- _WHAT THIS TASK INVOLVES_
Quote every line of the material beneath this one.

- _SOURCE DATA_
^^^^

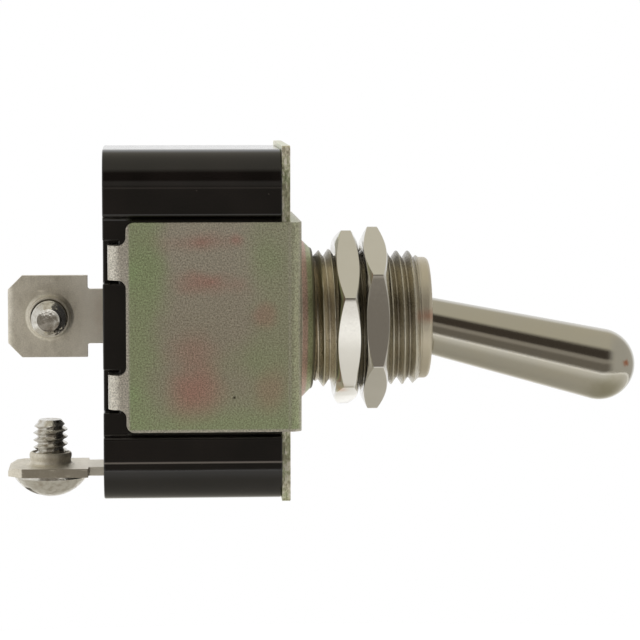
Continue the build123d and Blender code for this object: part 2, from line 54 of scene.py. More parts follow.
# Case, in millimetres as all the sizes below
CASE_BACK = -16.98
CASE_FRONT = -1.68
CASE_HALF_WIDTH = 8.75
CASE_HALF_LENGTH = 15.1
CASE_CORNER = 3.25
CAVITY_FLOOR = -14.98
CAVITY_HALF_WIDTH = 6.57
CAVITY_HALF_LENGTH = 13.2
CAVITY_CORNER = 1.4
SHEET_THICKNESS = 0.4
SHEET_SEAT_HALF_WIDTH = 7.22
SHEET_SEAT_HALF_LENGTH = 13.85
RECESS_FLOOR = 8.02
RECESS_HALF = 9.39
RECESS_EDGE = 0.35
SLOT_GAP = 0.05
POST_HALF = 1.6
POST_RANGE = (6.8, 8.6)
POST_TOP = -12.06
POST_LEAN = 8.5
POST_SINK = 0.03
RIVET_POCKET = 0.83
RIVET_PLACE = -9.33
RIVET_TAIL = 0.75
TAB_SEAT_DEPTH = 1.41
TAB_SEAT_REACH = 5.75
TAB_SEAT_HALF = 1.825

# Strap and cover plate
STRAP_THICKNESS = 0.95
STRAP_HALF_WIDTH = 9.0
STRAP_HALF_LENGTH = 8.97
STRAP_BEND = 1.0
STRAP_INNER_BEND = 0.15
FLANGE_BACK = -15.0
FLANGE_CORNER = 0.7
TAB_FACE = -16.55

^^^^

- _CORRECT RESPONSE_
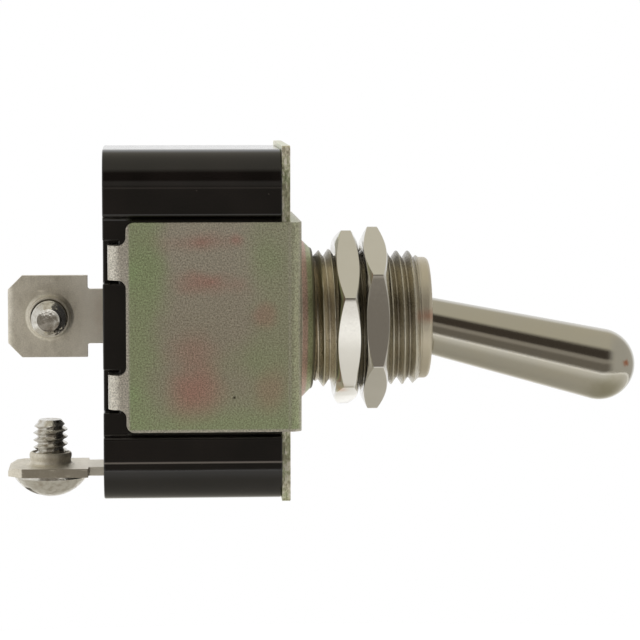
Continue the build123d and Blender code for this object: part 2, from line 54 of scene.py. More parts follow.
# Case, in millimetres as all the sizes below
CASE_BACK = -16.98
CASE_FRONT = -1.68
CASE_HALF_WIDTH = 8.75
CASE_HALF_LENGTH = 15.1
CASE_CORNER = 3.25
CAVITY_FLOOR = -14.98
CAVITY_HALF_WIDTH = 6.57
CAVITY_HALF_LENGTH = 13.2
CAVITY_CORNER = 1.4
SHEET_THICKNESS = 0.4
SHEET_SEAT_HALF_WIDTH = 7.22
SHEET_SEAT_HALF_LENGTH = 13.85
RECESS_FLOOR = 8.02
RECESS_HALF = 9.39
RECESS_EDGE = 0.35
SLOT_GAP = 0.05
POST_HALF = 1.6
POST_RANGE = (6.8, 8.6)
POST_TOP = -12.06
POST_LEAN = 8.5
POST_SINK = 0.03
RIVET_POCKET = 0.83
RIVET_PLACE = -9.33
RIVET_TAIL = 0.75
TAB_SEAT_DEPTH = 1.41
TAB_SEAT_REACH = 5.75
TAB_SEAT_HALF = 1.825

# Strap and cover plate
STRAP_THICKNESS = 0.95
STRAP_HALF_WIDTH = 9.0
STRAP_HALF_LENGTH = 8.97
STRAP_BEND = 1.0
STRAP_INNER_BEND = 0.15
FLANGE_BACK = -15.0
FLANGE_CORNER = 0.7
TAB_FACE = -16.55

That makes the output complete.